HAT: Yes, I think so. First I should mention that this is a step-by-step process of course, that more and more automation will be introduced before you have 100% unmanned vessels coming into operation. But it’s more likely that an unmanned concept like ReVolt would be introduced in territorial waters where individual countries set the rules for navigation.
As unmanned and automated technologies continue to advance on land and in the air, Rolls-Royce’s marine division is looking to implement the idea at sea.
CL: And in the meantime, an international legal framework for unmanned vessels would need to be developed?
HAT: Yes, because currently this ship is not allowed to operate.
CL: Do you think unmanned vessels are the future in terms of economy and safety?
HAT: I truly believe so.
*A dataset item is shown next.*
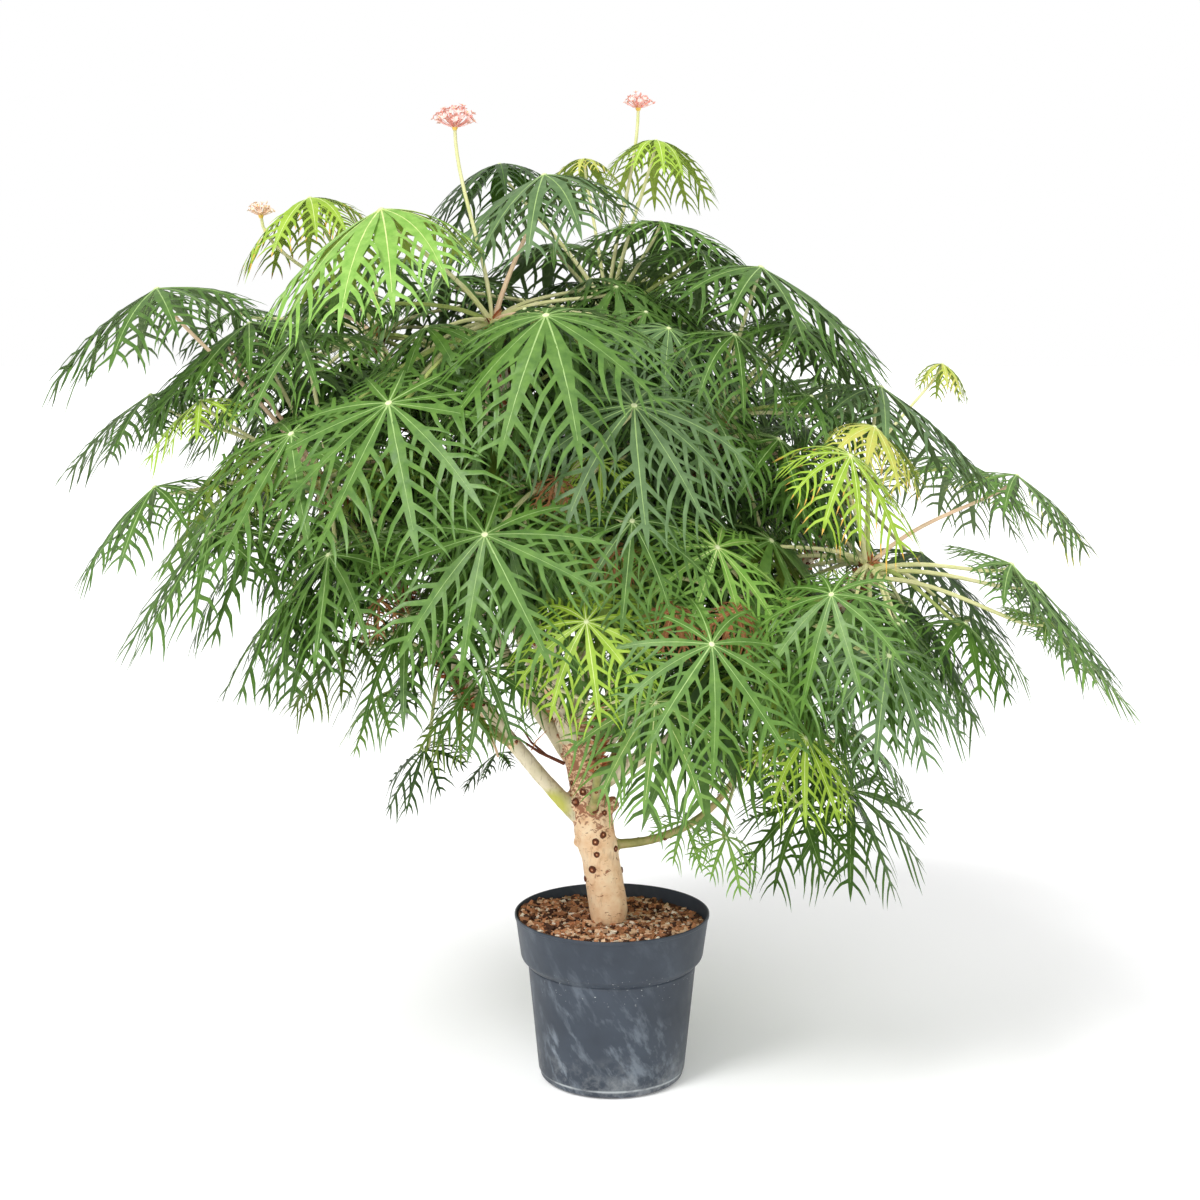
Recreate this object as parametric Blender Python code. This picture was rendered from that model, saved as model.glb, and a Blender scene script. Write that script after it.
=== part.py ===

I think we are now experiencing a push towards an increased level of automation, enhanced navigational assistance and condition-based monitoring sensors being introduced. Having no crew aboard a ship will, of course, mean there are no crew members to jeopardise. But we see that our clients are moving in this direction with increased automation, so we are preparing for a future where the increased level of automation is part of improving the safety of shipping.
CL: The vessel is still being tested – what tests have you been carrying out, and what data have they been providing?
HAT: We built a 1:20 demonstrator of the ReVolt with a replicated propulsion system. We have equipped it with different sensors to test the autonomous capabilities. We want to research more on sensor fusion and look at what sensors, what kind of information from sensors, needs to be in place to create a truly 100% situational awareness around the ship, in order to operate it safely. This is something we do here in the fjord outside our head office at Høvik.
CL: How important is it for concept vessels like ReVolt to inspire ship owners and builders about what’s possible with today’s technology?
HAT: That’s what we’re hoping to achieve – to show that it actually will be not only safer and greener, but also financially attractive, so it pays off to invest in more environmentally friendly and efficient tonnage. That is something that we hope to achieve. Our customers are moving in this direction, and we need to make sure that as this shift comes, we are able to qualify that technology, and to develop rules for classification to ensure that these ships operate safely. That is our goal here.